Hey there people! Lately I've been diving into electronic music and Queen too. Stockhausen is currently my go-to composer for sonic experiments. After hearing Play the Game by Queen, I wondered if they used similar equipment as mr. Stockhausen! Yes, almost. They use Oberheim synths! What this thread is for, is asking for help in finding out what equipment Stockhausen used. Is there a nice electronic music page on the net?


----------



## Kjetil Heggelund (Jan 4, 2016)

Any sites devoted to electronic music?


----------



## Phil loves classical (Feb 8, 2017)

This site is pretty detailed in the instruments he used, but not in the model of the synth.

http://www.karlheinzstockhausen.org/stockhausen_ensemble_works_english.htm

This was site I got the most info out of his music. it might be the best site on Stockhausen

http://stockhausenspace.blogspot.com/p/list-of-works-alphabetic.html


----------



## Rogerx (Apr 27, 2018)

Kjetil Heggelund said:


> Any sites devoted to electronic music?


Helping you without breaking the rules:

If you putt your cursor over the red and use search.


----------



## millionrainbows (Jun 23, 2012)

Stockhausen is pre-synth.
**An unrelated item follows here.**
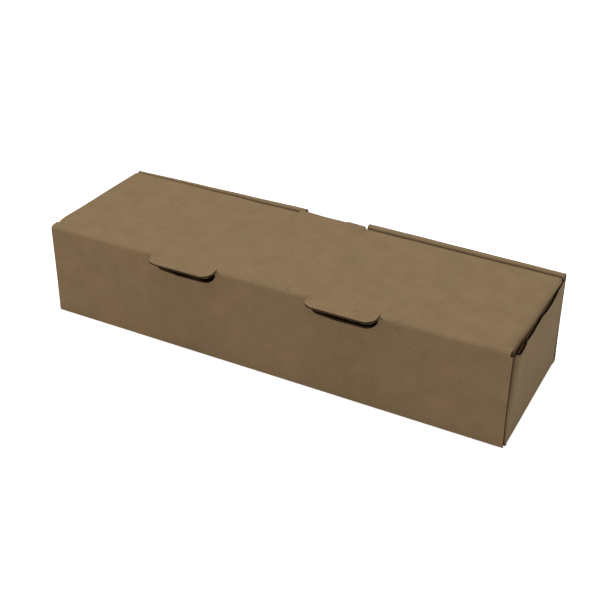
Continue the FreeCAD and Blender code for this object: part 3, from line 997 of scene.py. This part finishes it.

In the 1950s he used signal generators, filters, and ring modulators.

http://stockhausenspace.blogspot.com/2015/08/stockhausen-on-electronic-music-wdr.html#a2


----------



## Kjetil Heggelund (Jan 4, 2016)

Rogerx said:


> Helping you without breaking the rules:
> 
> If you putt your cursor over the red and use search.


EDM rules! Guess I have homework...


----------



## Kjetil Heggelund (Jan 4, 2016)

Phil loves classical said:


> This site is pretty detailed in the instruments he used, but not in the model of the synth.
> 
> http://www.karlheinzstockhausen.org/stockhausen_ensemble_works_english.htm
> 
> ...


Thank-you! This looks promising


----------



## soni (Jul 3, 2018)

Another interesting composer who used the synthesiser a lot was Milton Babbitt:


----------



## millionrainbows (Jun 23, 2012)

Yes, but the term "synth" might be misleading if you had never seen the RCA-Princeton music "synthesizer" Babbitt used, which was more like a computer, filled an entire room, and used old-timey data punchcards.


----------